Where does this leave the discussion of schizophrenic experience? Here I want to clarify something I wrote before and to register what I think is a disagreement with N: Whilst I think it is entirely wrong to blithely accept that we know what is meant when someone tells us, or we tell ourselves, that we have had the experience or thought that (e.g.) nothing is real, I really can't accept that what is actually happening is that the someone in question is having a particular experience that they merely happen to thematise (narrativize) in this manner. As N says, the question then remains as to why it is so entirely natural for the someone to thematise it thus. (And here we are back in the territory of my earlier 'talking teapots' post.) What I would rather urge is that the content of the experience is given precisely through that avowal of it which makes use of the notion of 'unreality'.
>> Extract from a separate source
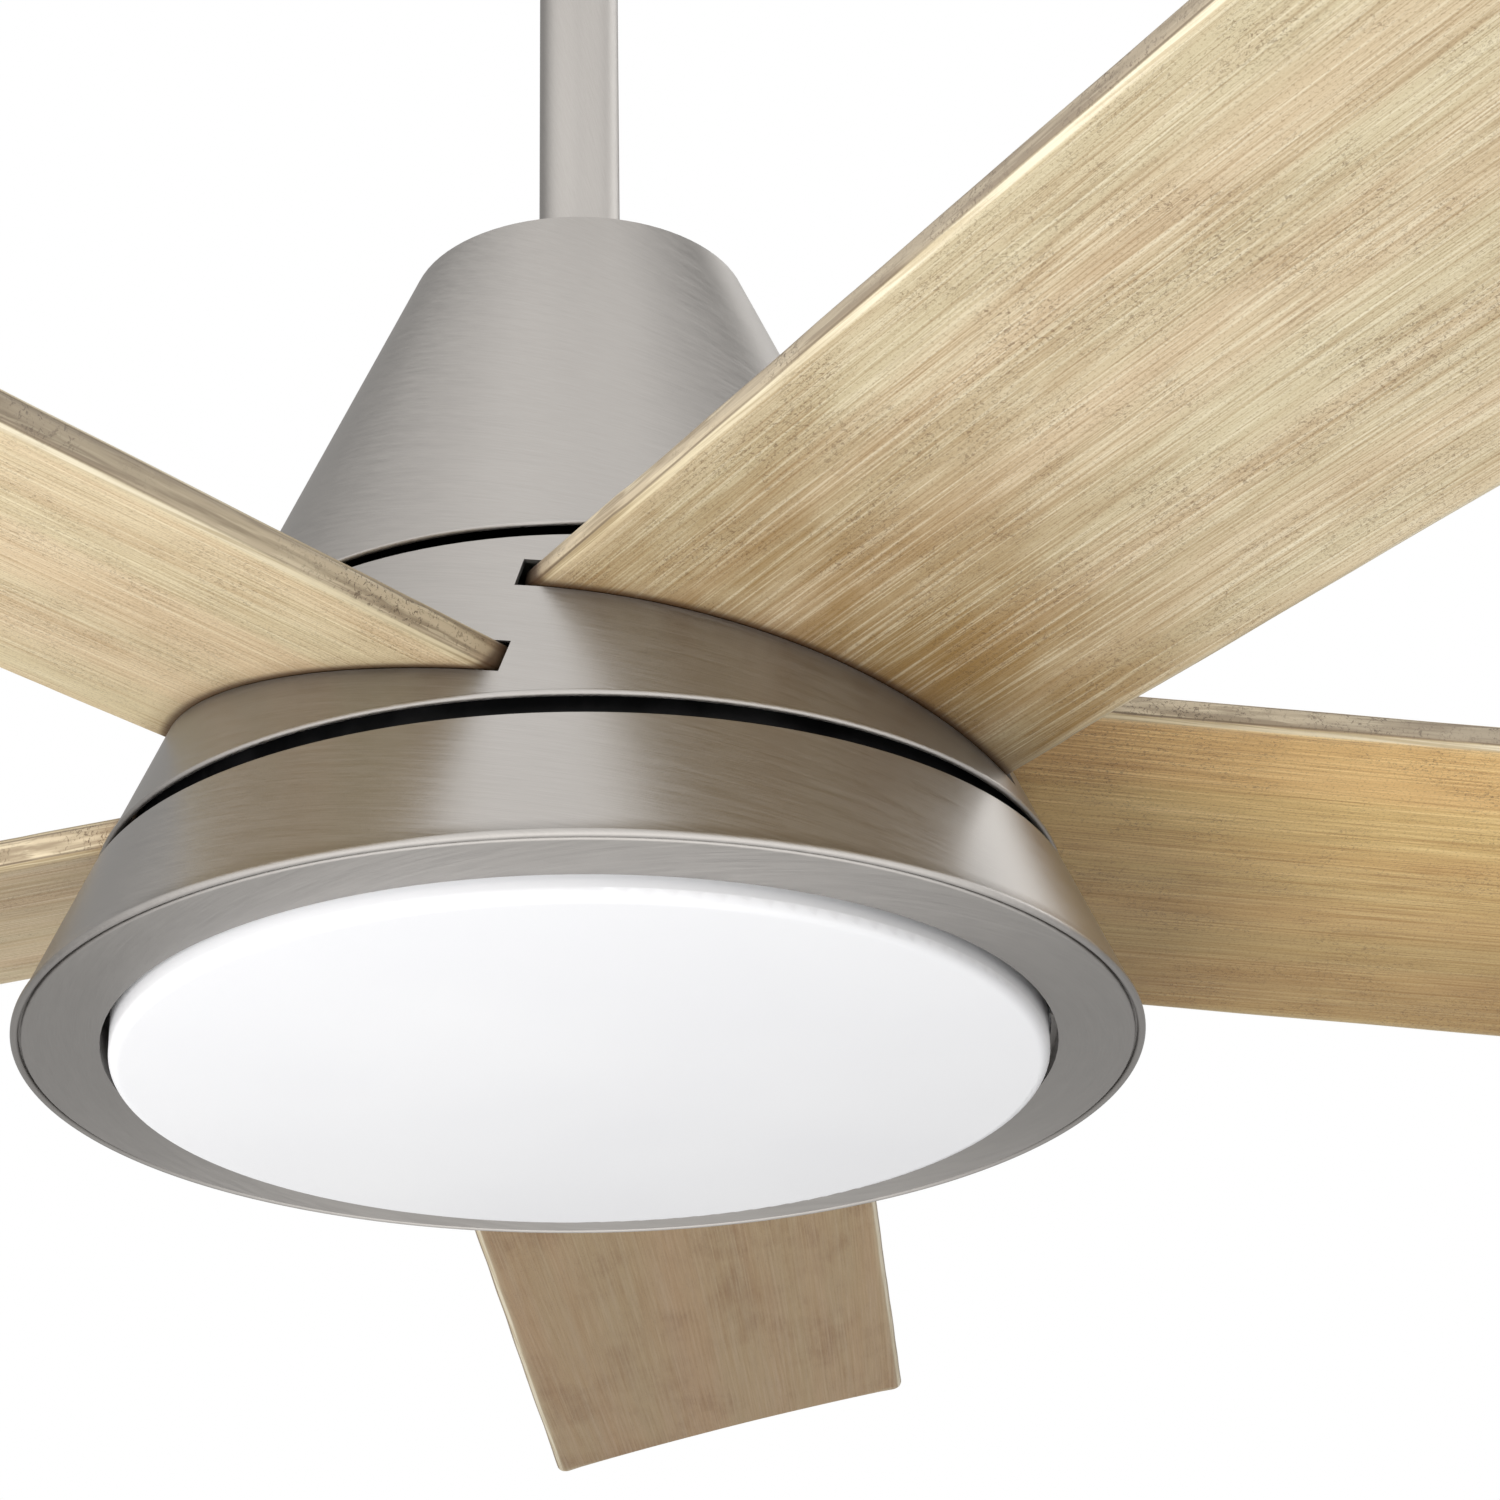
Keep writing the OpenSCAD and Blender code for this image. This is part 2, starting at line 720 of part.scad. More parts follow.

But yet, or so it seems to me, this need not cause us to become complacent in assuming that we (could) know (that there could be such a thing as knowing) what it would mean to talk of an experience (as) of everything being real or unreal. We know what it is for a dollar or a smile or a problem to be real; do we really - really - understand what it would mean for the world to be real or not? Isn't "the world" precisely that within which discriminations of the reality of this or that are made? Isn't the world a transcendental precondition for necessarily localised talk of 'reality' or 'unreality'? Isn't it to 'sublime the logic of our language' - to ignore the necessary background context within which the concept of 'real' operates and to try to use it about the context itself - to carry on in this way?

One aspect of the model I would, then, use for making sense of the twin utter propriety and yet strict meaninglessness (although is it really right to call it 'meaningless'? I have a feeling that doesn't quite make the point I'm aiming for) of talk of depersonalisation or derealisation is secondary sense. We are drawn to using the terms in the ways we do by the experiences we have. That we are so drawn is not something which could be justified by reference to the content of the experiences; rather, our being-thus-drawn is the 'beginning, and not the end, of this [particular] language-game'. It is the condition of our finding it intelligible. Wednesday is fat and Tuesday is thin; happiness is up and sadness is down; sopranos are high and basses are low; anger is red and envy is green; and so on. We know how to use the relevant terms in their everyday deployments, and then we redeploy them spontaneously and groundlessly to express or report such further experiences and phenomena. I know how to talk about unreal diamonds, and then I find myself using the same word to characterise the very being of others. The logic of my language is sublimed (I cannot - however hard I try, with however much sincerity - mean it in the way I normally mean 'real'). But, damn it, that really is the only way to describe the experience!